From a fraught refinancing process for an office building in the City of London to the strained sale of the Commerzbank Tower in Germany’s financial hub, investors are scrambling to find ways to bridge financing gaps as lending markets seize up from rapidly rising interest rates.

The reality check will start to hit in the coming weeks as lenders across Europe get results of year-end appraisals. Hefty declines in valuations threaten to cause breaches of loan covenants, triggering emergency funding measures from forced sales to pumping in fresh cash.

“Europe is going to go through the great unwind of 10 years of easy money,” said Skardon Baker, a partner at private equity firm Apollo Global Management. “The amount of distress and dislocation is off the spectrum.”
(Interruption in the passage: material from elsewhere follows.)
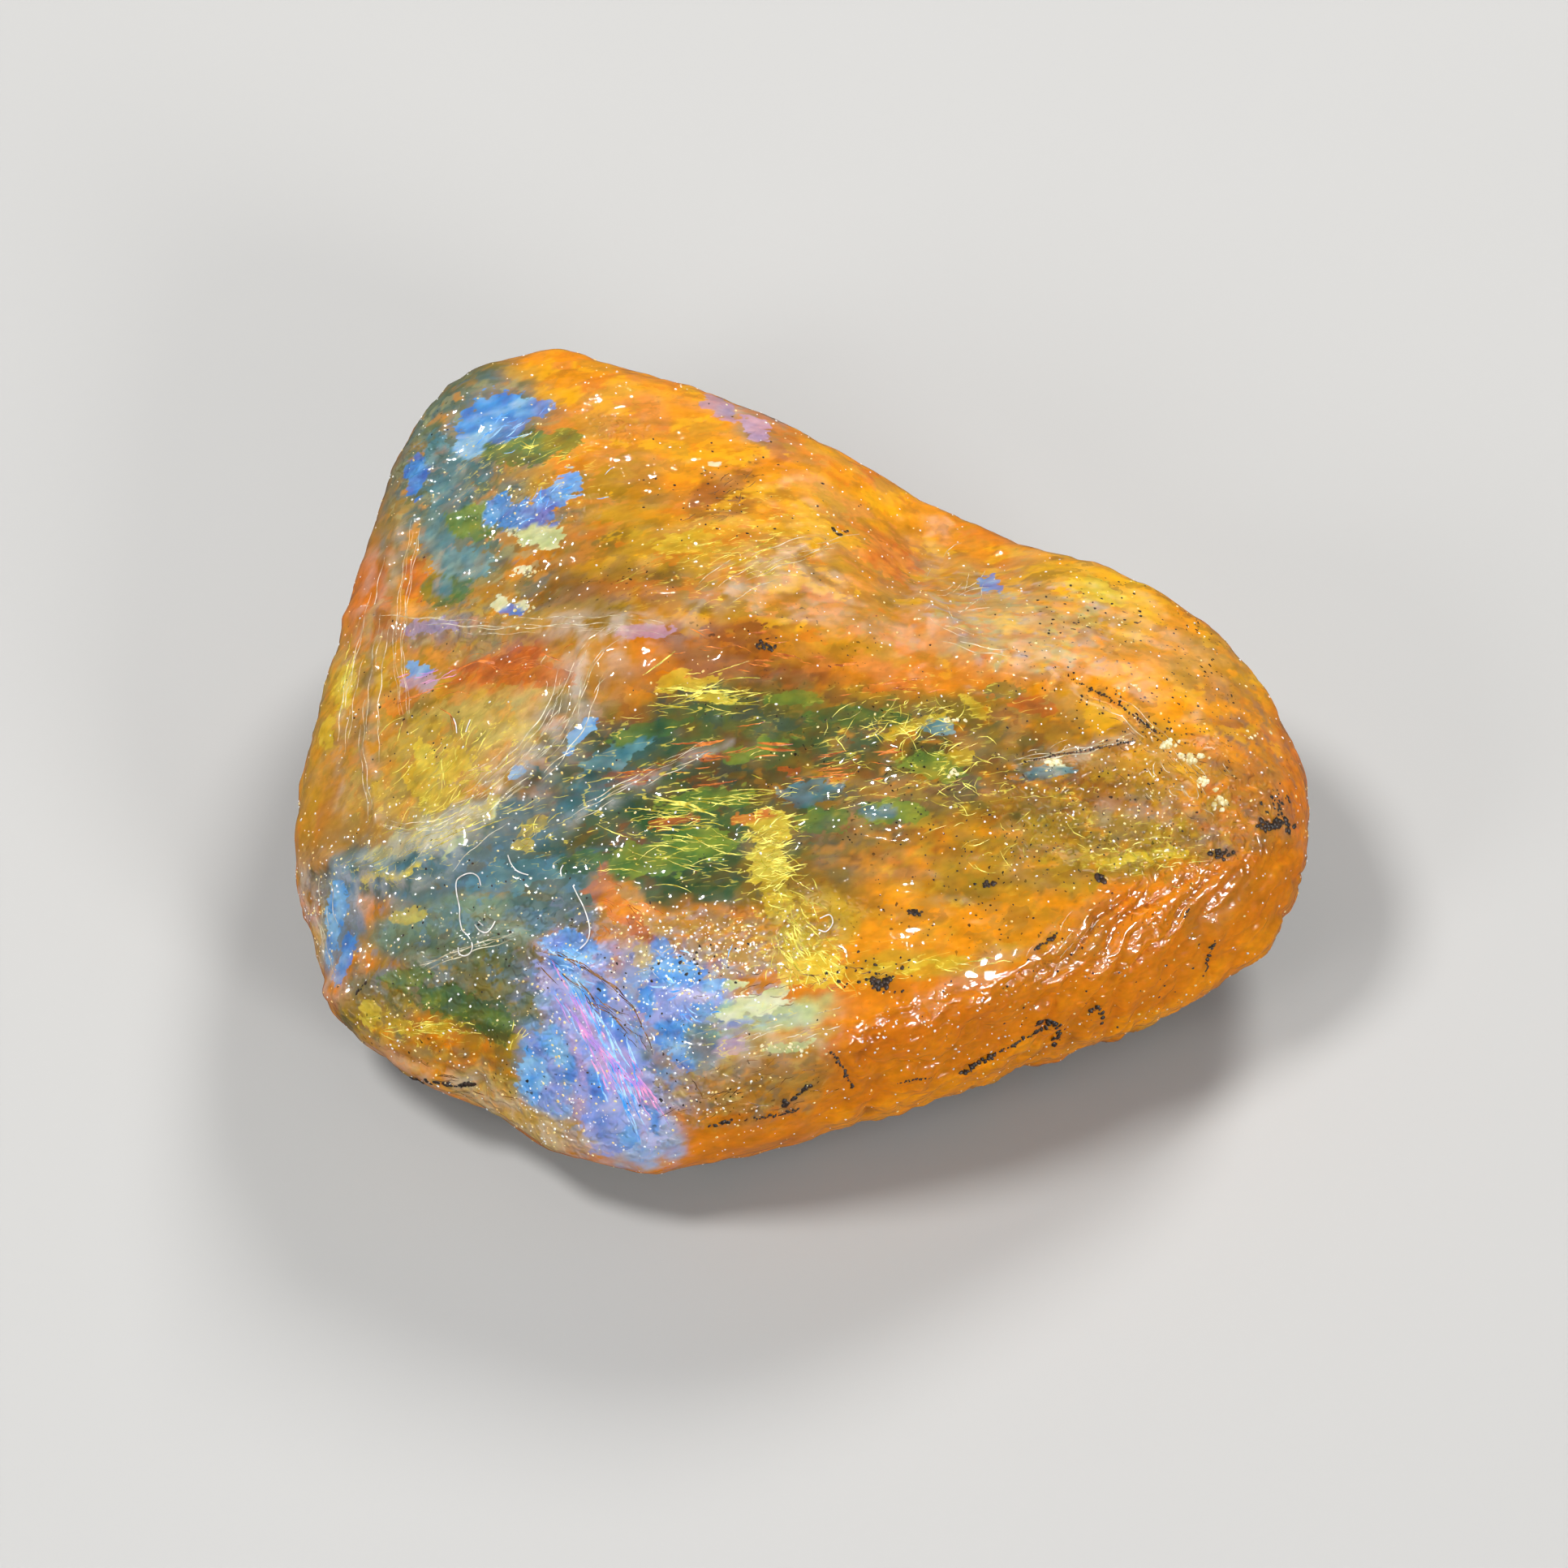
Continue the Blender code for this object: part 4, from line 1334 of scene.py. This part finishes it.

Loans, bonds and other debt totaling about €1.9 trillion ($2.1 trillion) — nearly the size of the Italian economy — are secured against commercial property or extended to landlords in Europe and the UK, according to the European Banking Authority, a survey by Bayes Business School and data compiled by Bloomberg.

Roughly 20% of that, or about €390 billion, will mature this year, and the looming crunch marks the first real test of regulations designed after the global financial crisis to contain real estate lending risks. Those rules could end up making a correction steeper and more abrupt.

“I think the revaluation will happen more quickly than in the past,” said John O’Driscoll, head of the real assets business of French insurer Axa SA’s investment management unit. “People are starting to get exposed as the tide goes out.”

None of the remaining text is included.